The Autopoiesis and Cognition Theory (ACT), by Maturana and Varela, based on the notions of Biological Closure and Structural Coupling, is a well-known theory on how to understand biological organization [1, 2, 3]. Although, for example, the Free Energy Principle framework evokes some entailments of autopoiesis in a more formal setting [4, 5]; and ACT has been used in many fields, its impact has been restricted because it lacks quantitative analysis. Here we present a theoretical framework grounded in accepted and well-developed ideas from Mathematics and Physics which advance the understanding of the Principles of Biological Organization under the guidance of Biological Closure and Structural Coupling. The disciplines of Differential Geometry/Topology, Mechanics and Complex Dynamical Systems provide a powerful, elegant, and well-established body of knowledge to support our Biological Organization Principles (BOP) framework.
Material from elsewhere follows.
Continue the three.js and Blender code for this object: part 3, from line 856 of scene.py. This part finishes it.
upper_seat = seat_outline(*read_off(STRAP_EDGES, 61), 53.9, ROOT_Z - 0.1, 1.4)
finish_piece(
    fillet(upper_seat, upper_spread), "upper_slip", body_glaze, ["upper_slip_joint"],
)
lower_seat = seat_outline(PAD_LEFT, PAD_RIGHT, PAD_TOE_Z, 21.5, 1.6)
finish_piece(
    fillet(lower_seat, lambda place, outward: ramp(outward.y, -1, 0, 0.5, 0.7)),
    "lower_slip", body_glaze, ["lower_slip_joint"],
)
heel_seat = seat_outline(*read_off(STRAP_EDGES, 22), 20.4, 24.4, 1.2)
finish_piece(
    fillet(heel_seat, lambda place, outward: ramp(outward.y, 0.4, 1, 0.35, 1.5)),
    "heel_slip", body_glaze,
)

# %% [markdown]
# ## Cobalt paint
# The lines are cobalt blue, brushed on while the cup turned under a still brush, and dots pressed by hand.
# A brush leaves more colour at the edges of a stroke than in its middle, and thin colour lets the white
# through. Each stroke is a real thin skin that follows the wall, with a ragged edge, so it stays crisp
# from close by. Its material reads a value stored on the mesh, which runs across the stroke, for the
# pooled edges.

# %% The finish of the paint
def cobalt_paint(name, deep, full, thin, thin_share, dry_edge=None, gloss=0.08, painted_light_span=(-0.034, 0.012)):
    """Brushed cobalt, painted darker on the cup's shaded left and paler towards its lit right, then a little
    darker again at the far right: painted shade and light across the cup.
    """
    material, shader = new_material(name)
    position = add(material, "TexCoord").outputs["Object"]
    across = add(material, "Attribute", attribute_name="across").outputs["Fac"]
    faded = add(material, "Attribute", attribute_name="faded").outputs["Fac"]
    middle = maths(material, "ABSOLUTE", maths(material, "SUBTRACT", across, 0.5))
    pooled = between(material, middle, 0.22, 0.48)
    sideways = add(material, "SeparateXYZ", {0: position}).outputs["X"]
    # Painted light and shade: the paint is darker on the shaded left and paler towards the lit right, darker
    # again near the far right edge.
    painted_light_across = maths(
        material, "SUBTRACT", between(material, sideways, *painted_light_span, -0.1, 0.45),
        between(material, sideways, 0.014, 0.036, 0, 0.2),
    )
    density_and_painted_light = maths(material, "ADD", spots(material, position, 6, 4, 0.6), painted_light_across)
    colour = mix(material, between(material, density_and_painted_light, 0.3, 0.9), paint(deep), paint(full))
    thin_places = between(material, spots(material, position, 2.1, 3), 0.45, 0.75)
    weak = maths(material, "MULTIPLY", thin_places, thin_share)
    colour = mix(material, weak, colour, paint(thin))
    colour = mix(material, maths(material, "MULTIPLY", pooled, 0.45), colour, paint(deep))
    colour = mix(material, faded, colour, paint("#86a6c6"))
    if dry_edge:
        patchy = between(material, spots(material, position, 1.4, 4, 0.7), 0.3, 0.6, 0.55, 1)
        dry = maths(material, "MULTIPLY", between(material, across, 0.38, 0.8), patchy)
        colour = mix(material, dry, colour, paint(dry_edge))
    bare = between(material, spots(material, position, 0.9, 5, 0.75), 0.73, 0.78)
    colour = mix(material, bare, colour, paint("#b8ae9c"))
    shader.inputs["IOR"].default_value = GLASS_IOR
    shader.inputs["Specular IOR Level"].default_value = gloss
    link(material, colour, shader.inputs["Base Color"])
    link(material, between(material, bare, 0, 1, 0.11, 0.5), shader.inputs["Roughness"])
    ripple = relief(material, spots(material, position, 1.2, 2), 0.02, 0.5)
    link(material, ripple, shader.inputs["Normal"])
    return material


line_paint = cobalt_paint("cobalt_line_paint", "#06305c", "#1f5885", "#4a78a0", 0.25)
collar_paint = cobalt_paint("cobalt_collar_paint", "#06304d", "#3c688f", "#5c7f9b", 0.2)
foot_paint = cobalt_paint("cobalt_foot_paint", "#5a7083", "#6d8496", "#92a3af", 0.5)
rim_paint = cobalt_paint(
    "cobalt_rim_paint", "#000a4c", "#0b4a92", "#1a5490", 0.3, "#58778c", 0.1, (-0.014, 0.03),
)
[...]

In particular, Stochastic Mechanics and KAM theory (from Kolmogorov, Arnold and Moser theorem) allow us to develop, using the notions of Biological Closure and Structural Coupling, a central core of BOP termed Dynamical Closure Mechanism. Under the proposed framework, a wide variety of bio- logical phenomena can be understood, shedding new light on biological explanations. However, an understanding of biological organization may require the re-evaluation of dogmas on how we think on biology as it seems inescapable that what is needed is an integration of analysis and notions derived from mathematics, physics, and biology to generate a new landscape of ideas.